Fiddler’s Hearth was great. There is something otherworldly about watching people doing what they love. Of course, it doesn’t hurt when they’re good at doing what they love, either. I know, I know, I'm the mom...

The cleaning and polishing and shining continues. Gene is now surfing the net, figuring out where his pants should break, what color shirt and tie to wear to an interview. We’ve been married 22 years and these have never been pressing concerns.

Wednesday, May 09, 2007

Job News

First, and most important, Tom & Crew are playing at Fiddler's Hearth tonight, 9 or 9:30-ish. Should be fun, only 15 minutes or so, enough time for a small chat, as though my chats were ever small. Come if you can. It's a nice atmosphere.

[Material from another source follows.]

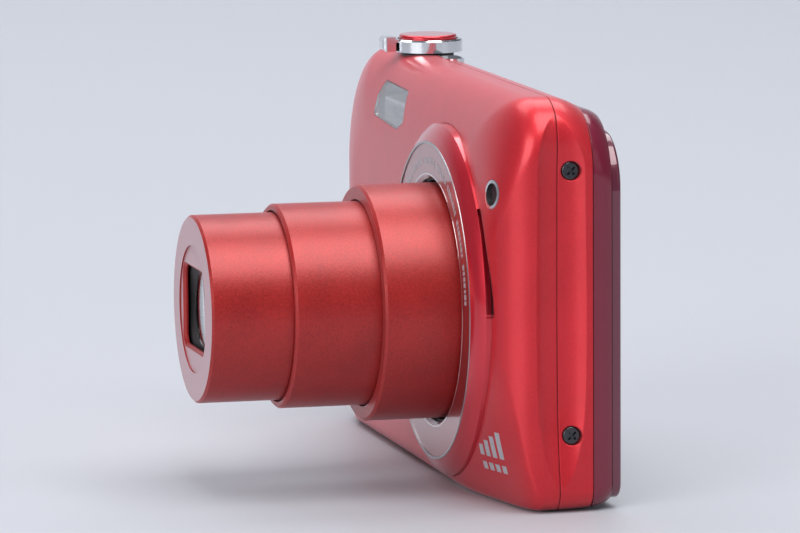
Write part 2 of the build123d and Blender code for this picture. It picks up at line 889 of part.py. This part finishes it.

The Finlander's resume has been polished and sent. In 30 days two people will be asked to move, Grand Rapids or Cincinnatti. The lucky two people, if they decide not to move, will be let go at the end of the year. No one knows who is going to be asked. Gene has been with this company 24 years. Meanwhile, he's trying to transfer out of his department into a job with 70% travel, but no move. If that's no go, and he is asked to move, he'll go to Grand Rapids, pick up a cheap place, and Jojo and I will finish out the next 1-2 years here. There is no way I could leave one second sooner. On the good side, in the county north of Grand Rapids there is some beautiful acreage, something I've always wanted. We'll probably be in a state of uncertainty all of May.

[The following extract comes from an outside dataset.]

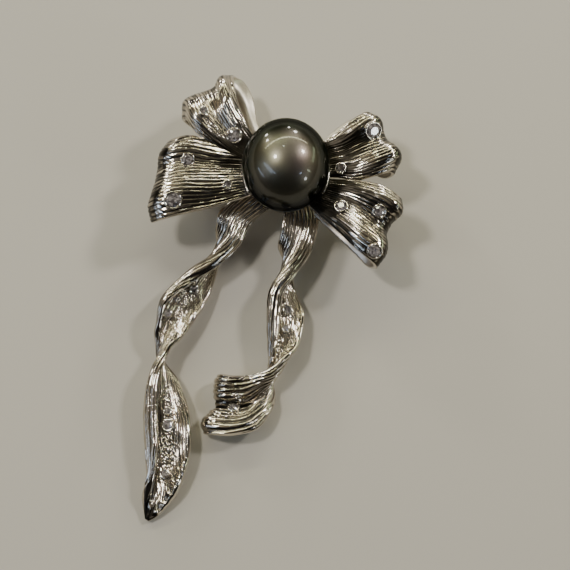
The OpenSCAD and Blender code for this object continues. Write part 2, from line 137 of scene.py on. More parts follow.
def drift(seed, x, y):
    """Smooth random value, -1 to 1, at (x, y): random numbers on a unit grid, blended between the four
    round each point by a curve that is level at each of them. The grid repeats beyond its own size, and
    a number that is added to x or y only picks another part of it."""
    grid = np.random.default_rng(seed).uniform(-1, 1, (DRIFT_GRID, DRIFT_GRID))
    i, j = np.floor(x).astype(int), np.floor(y).astype(int)
    f, g = x - i, y - j
    f, g = f * f * (3 - 2 * f), g * g * (3 - 2 * g)
    i, j, next_i, next_j = (k % DRIFT_GRID for k in (i, j, i + 1, j + 1))
    low = grid[i, j] * (1 - f) + grid[next_i, j] * f
    high = grid[i, next_j] * (1 - f) + grid[next_i, next_j] * f
    return low * (1 - g) + high * g


# How far the ribs wander (share of a rib) and over what length; the mean of their height, how much it
# varies, over what length, and the step in the drift from rib to rib; a tool's marks, their length and
# how many there are to a rib
RIB_WANDERS, WANDER_MM = 0.6, 6
RIB_MEAN, RIB_VARIES, VARY_MM, RIB_APART = 0.68, 0.32, 2.2, 1.7
MARK_MM, MARKS_TO_RIB = 0.9, 3.1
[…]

My personal closet is now cleaned, although I did reconsider one action. I threw out a box of letters from my teenage years. They were mostly from one guy... No one thought it was a smart move, so I retrieved them from the trash before the rain came, put them back in the closet. History has not been lost, just shoved to the back of the closet.

Monday, May 07, 2007

Not Worth a Darn

At noon on Saturday I arrived at a place called caught up. I wasn't sure what to do. This place always makes me nervous. Suddenly it's my turn to choose the moves. I am endeavouring to persevere. I have opened up Animal Soul by Bob Hicok. It's quite good, funny, sharp. Perhaps it will help me get into the writing mood. The end of the semester has left me a little dry, as the blog will attest. In the meantime, I am emptying closets and bookshelves, abandoning things I've outgrown, figuring out what I absolutely can't do without. Job instability has shown its face to the Finlander. Leaving my street today felt like leaving the womb. Okay. That was stupid. No one actually remembers what leaving the womb feels like. Well, I certainly don't, but since I get claustrophic it probably felt good. But I just can't quite nail the feeling. One hundred and one metaphors for leaving and not one worth a darn.

Sunday, May 06, 2007

Moves

My children, in different states, but on the same day, dream of tornadoes while they carry our animals out of harm’s way. They feel the tearing winds, the desire to save. Certainly someplace there is a center that never moves.

Wednesday, May 02, 2007

Alive

Whew! What day is it? Where am I? Where are you?

I turned in my last paper at 11:30 last night, at least I hope that's what happened. It's all a blur. I'm ready for that picnic at Potato Creek.

More later. I'm alive. I hope you're alive, too.